Barbados and New Zealand are almost 9,000 miles apart but these two island nations have much in common, and have been establishing ties that bind over the years, with plans to continue.
Such was the sentiment emerging from a social gathering last night when the recently appointed New Zealand High Commissioner to Barbados, Anton Ojala, hosted Governor General Dame Sandra Mason in a reception for a getting-to-know-you session with Barbadians.
In brief formal remarks, Ojala swapped with Minister in the Ministry of Foreign Affairs Sandra Husbands stories that illustrate areas of shared aims and experiences.
“The relationship between Barbados and New Zealand has flourished,” Husbands remarked at the Sweet Field Manor, Britton’s Hill.
She added that agriculture comprises one of the ‘significant’ areas of mention in collaboration between the British Commonwealth countries.
She spoke of the High Commission’s work with the Greenland Livestock Centre, the Caribbean Agricultural Research and Development Institute and the Government of Barbados in improving plant and animal husbandry practices, which she described as ‘an invaluable contribution to our country’. She said cooperation in ocean management and fisheries is another example of closeness between the states.
“I must express appreciation to New Zealand from the Government and people of Barbados for your assistance,” Husbands said.
“Issues related to climate change and its potential impact… concern both of our countries.
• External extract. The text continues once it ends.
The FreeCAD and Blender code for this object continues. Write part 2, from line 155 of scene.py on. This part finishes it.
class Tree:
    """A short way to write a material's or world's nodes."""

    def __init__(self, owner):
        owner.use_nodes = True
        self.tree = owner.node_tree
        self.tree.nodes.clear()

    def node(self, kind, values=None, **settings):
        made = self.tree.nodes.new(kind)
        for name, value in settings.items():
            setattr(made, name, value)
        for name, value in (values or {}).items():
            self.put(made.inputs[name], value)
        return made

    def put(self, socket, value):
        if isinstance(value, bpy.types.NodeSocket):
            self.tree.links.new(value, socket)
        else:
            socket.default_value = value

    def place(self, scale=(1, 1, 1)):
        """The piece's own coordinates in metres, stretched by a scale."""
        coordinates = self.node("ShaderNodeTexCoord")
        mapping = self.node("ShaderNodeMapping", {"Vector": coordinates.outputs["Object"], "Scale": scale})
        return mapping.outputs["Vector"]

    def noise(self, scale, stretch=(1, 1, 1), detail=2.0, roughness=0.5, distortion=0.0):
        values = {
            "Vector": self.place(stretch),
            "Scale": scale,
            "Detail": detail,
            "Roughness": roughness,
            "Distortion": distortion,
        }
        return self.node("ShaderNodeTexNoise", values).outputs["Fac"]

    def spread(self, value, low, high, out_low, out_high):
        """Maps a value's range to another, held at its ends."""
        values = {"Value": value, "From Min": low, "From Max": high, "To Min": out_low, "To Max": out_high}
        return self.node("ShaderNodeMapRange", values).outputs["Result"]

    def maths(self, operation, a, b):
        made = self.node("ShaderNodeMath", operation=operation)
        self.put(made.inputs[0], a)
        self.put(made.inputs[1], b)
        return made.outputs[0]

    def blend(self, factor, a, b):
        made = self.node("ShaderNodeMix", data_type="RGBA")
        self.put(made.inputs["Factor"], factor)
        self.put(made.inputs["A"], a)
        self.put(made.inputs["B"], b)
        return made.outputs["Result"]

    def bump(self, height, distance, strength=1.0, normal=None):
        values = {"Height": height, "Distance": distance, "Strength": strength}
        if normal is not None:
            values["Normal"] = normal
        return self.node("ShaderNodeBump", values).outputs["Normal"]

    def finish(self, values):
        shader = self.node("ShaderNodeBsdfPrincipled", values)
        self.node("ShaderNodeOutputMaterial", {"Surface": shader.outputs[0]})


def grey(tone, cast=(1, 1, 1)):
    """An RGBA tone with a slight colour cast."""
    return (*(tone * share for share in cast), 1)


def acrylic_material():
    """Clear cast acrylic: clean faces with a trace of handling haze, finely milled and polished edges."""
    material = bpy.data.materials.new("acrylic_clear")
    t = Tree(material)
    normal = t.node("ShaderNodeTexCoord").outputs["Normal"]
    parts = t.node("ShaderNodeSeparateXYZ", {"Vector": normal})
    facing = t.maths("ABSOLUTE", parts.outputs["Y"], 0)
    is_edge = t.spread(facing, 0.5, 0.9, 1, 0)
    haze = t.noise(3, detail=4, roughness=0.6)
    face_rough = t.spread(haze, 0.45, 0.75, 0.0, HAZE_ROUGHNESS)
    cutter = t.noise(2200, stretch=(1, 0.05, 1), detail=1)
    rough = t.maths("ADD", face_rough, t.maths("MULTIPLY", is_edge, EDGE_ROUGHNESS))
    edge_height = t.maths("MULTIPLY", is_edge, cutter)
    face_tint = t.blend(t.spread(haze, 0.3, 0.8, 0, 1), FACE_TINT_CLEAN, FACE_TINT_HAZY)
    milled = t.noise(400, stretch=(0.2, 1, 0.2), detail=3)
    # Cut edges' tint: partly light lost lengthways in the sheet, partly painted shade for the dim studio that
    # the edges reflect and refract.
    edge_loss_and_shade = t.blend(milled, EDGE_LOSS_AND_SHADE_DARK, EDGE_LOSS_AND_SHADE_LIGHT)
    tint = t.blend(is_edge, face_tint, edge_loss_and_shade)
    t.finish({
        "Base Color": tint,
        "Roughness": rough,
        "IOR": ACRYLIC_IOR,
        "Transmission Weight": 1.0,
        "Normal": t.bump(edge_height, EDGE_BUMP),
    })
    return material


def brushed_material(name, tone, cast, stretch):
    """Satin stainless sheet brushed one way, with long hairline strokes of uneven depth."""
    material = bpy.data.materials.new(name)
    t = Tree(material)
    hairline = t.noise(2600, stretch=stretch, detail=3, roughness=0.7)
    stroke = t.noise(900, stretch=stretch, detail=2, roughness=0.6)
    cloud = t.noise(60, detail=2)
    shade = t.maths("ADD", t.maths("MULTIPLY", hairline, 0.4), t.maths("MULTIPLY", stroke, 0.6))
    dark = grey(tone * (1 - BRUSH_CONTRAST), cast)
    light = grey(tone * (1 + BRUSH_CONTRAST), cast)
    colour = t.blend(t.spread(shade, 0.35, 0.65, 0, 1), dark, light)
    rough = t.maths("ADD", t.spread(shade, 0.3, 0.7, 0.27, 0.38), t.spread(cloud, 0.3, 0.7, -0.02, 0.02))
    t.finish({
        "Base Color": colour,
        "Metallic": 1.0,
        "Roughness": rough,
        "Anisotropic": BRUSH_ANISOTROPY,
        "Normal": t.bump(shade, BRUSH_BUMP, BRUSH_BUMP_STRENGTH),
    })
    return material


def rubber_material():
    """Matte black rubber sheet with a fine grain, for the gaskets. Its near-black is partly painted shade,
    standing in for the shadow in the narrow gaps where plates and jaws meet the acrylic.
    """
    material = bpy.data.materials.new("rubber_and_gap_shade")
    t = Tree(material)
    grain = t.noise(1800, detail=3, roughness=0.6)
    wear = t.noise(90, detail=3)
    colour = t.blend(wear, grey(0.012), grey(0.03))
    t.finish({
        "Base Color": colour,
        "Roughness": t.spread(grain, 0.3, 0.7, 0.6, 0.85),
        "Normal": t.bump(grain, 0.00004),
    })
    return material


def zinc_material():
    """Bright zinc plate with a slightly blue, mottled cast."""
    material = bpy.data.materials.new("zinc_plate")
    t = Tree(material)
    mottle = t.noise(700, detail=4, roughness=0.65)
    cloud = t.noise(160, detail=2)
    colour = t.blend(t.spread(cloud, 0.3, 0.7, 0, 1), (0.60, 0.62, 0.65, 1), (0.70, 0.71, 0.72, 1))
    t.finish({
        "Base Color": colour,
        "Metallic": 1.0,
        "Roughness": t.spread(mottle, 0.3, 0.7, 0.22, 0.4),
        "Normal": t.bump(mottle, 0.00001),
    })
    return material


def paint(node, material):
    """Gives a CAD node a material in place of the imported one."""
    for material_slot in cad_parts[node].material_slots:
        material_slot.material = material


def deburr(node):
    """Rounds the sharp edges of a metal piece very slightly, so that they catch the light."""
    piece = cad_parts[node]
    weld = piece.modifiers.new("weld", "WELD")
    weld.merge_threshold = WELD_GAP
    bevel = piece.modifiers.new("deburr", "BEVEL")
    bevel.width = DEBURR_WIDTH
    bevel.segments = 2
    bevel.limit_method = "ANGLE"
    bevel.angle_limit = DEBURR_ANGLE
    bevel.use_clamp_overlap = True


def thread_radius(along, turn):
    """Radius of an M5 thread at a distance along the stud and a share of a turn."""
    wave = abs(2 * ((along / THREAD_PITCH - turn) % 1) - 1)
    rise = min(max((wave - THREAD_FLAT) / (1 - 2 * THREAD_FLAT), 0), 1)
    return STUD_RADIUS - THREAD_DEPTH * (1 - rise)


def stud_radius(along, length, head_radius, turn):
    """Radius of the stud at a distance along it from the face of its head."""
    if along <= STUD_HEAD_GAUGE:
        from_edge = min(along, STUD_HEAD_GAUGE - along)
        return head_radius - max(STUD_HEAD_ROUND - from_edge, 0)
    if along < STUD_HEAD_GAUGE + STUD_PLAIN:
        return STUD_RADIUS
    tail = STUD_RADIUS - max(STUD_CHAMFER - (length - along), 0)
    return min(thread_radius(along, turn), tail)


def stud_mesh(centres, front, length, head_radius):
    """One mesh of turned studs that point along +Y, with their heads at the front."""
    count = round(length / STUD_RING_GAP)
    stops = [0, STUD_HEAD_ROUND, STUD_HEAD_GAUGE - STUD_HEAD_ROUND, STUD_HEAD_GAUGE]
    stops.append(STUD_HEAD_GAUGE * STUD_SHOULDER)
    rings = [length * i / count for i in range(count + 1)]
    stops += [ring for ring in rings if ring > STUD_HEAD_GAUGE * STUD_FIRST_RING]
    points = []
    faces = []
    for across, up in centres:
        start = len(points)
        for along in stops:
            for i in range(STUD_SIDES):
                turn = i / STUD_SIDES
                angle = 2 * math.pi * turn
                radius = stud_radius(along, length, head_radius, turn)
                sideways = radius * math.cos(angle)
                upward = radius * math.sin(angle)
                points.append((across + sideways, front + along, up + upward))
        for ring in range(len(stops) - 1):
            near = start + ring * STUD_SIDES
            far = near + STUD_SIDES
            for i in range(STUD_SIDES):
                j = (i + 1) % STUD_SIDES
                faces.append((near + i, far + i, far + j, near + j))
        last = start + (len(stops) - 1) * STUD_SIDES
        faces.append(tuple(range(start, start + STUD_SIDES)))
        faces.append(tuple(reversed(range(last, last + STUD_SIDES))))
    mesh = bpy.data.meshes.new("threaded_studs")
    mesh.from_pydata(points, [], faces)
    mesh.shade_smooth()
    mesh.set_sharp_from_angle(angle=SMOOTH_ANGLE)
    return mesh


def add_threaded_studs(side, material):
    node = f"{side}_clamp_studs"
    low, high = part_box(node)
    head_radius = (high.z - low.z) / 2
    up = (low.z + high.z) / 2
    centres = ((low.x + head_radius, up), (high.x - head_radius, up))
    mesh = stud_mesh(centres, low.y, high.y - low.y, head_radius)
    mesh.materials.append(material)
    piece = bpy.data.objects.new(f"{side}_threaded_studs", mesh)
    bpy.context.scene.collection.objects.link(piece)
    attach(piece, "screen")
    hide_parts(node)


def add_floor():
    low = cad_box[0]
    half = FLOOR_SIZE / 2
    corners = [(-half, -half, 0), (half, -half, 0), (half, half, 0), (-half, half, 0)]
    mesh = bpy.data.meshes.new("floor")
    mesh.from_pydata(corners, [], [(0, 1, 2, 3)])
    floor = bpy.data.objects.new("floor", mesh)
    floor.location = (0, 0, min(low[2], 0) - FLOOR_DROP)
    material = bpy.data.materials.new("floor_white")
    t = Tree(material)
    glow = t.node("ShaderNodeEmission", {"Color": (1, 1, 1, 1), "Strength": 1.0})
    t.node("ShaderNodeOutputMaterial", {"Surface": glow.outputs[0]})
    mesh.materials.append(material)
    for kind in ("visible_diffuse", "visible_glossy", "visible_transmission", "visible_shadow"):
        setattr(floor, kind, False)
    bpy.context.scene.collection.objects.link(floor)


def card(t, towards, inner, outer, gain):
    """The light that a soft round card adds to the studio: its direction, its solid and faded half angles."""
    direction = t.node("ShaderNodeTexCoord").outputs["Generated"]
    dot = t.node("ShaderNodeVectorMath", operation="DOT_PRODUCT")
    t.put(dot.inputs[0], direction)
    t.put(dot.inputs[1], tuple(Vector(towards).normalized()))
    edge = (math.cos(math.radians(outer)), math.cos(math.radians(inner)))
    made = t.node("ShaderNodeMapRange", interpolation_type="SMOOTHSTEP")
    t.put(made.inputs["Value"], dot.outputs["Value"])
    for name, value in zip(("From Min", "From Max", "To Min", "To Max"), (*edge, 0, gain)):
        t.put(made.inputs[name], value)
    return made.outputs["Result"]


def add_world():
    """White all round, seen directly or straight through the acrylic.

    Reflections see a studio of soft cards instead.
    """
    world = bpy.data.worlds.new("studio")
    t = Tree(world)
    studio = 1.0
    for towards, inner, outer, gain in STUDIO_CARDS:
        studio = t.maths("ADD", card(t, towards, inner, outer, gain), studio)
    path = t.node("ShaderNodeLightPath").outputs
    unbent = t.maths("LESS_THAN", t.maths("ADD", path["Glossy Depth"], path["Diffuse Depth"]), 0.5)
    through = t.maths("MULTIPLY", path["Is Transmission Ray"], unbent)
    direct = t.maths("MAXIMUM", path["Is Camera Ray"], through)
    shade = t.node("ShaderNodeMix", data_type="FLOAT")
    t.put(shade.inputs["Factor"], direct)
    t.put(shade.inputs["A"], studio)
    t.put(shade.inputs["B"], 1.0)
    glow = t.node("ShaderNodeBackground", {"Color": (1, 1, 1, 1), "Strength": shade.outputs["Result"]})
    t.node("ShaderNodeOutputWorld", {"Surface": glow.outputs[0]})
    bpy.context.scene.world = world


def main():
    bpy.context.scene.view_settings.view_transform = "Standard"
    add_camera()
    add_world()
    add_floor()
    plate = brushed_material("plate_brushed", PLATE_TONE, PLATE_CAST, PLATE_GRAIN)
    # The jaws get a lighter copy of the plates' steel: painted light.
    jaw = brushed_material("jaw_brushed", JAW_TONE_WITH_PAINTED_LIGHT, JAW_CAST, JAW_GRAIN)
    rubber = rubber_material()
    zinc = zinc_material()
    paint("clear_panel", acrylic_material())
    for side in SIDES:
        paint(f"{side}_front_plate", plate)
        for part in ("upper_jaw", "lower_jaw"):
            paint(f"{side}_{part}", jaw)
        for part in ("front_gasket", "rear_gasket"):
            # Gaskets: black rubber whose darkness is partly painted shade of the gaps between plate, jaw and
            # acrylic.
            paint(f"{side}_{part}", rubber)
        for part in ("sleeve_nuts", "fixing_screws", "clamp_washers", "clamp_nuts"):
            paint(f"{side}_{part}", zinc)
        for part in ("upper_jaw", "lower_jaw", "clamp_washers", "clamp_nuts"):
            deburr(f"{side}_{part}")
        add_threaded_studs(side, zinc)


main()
There is still much work to be done,” she said.
High Commissioner Ojala also dwelled on the similarities of the nations in their outlook to threats from climate change.
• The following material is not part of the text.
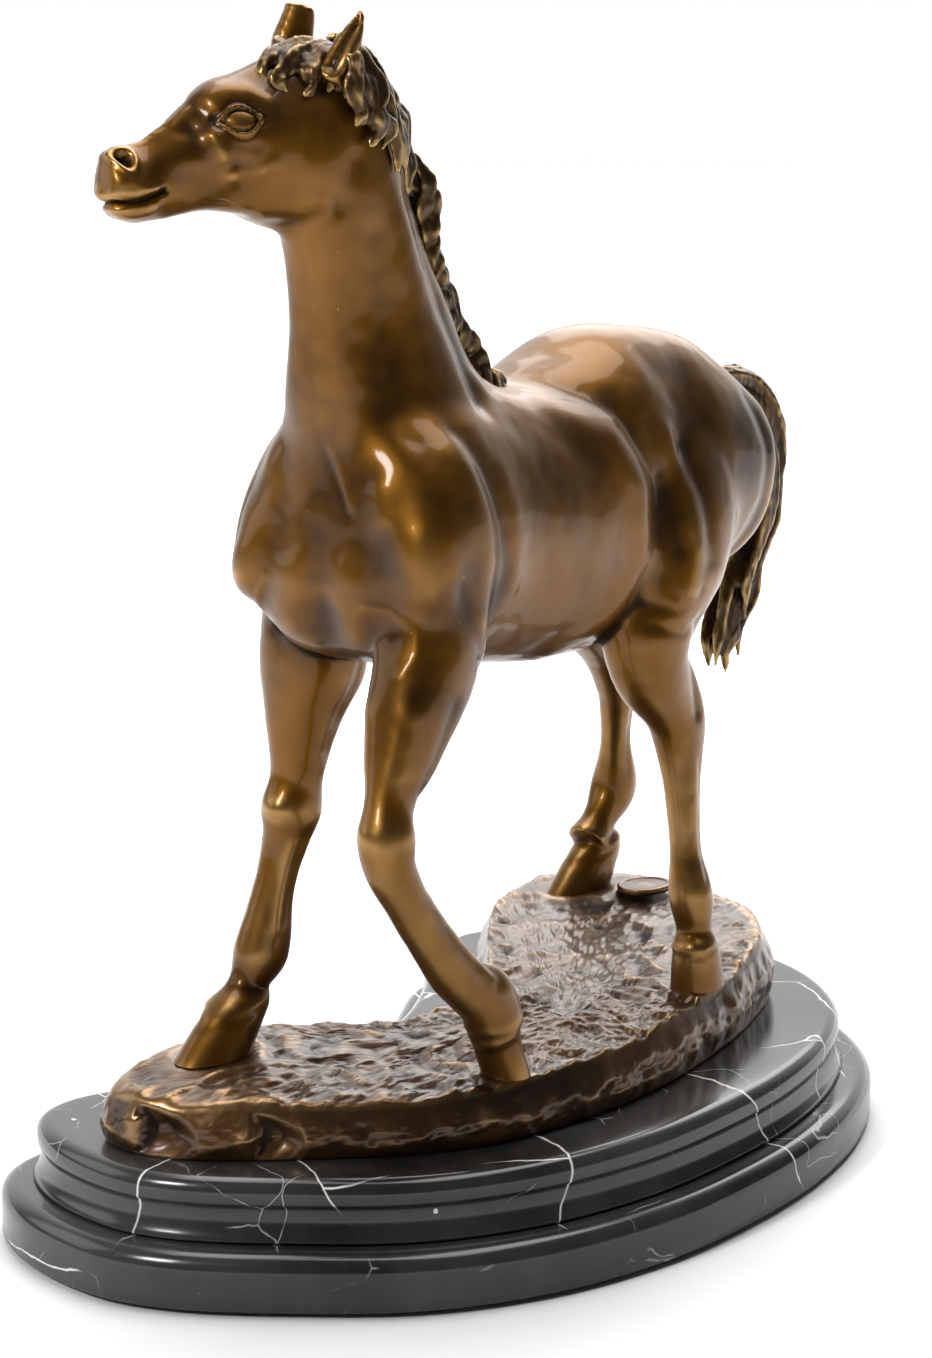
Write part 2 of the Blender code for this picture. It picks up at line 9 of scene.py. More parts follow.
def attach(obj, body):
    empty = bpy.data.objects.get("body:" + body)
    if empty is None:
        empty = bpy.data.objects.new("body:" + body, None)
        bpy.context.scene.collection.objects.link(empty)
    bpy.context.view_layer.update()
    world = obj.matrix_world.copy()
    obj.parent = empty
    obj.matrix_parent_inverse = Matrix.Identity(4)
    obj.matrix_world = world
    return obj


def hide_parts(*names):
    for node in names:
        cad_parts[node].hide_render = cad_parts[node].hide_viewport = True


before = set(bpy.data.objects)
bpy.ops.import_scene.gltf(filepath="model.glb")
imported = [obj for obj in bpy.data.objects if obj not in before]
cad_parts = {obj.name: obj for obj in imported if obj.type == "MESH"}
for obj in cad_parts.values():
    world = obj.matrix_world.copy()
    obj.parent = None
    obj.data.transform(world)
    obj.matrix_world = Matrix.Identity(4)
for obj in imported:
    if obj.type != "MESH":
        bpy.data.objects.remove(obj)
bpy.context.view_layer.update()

“Our governments both agree on the urgent need for global action to address this, and many other challenges, through the multilateral system, no matter how imperfect but also through connections between individual countries,” he said.
He drew similarity to Prime Minister Mia Mottley’s address to the United Nations when she pointed to the danger climate change spells for Barbados and island states around the world, and remarks of New Zealand Prime Minister Jacinda Ardern three weeks ago.
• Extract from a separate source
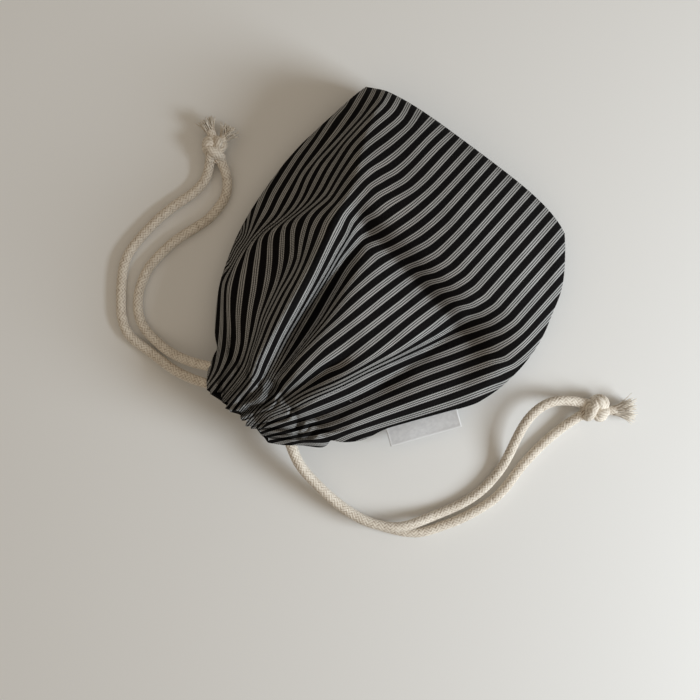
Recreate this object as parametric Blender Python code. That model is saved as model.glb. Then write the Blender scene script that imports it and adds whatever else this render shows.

Ojala reported that while addressing Pacific Island leaders, Ardern noted those islands do not have the option of avoiding the effects of climate change, so she questioned why they should opt out of taking action to stop it.
The High Commissioner said that these same circumstances apply to Barbados and the rest of the Caribbean.
Underlining another similarity to Barbados, Ojala said of his homeland, “we are a nation whose existence is built on the sea and on the land and, increasingly, on visitors from overseas who come to enjoy what we have”.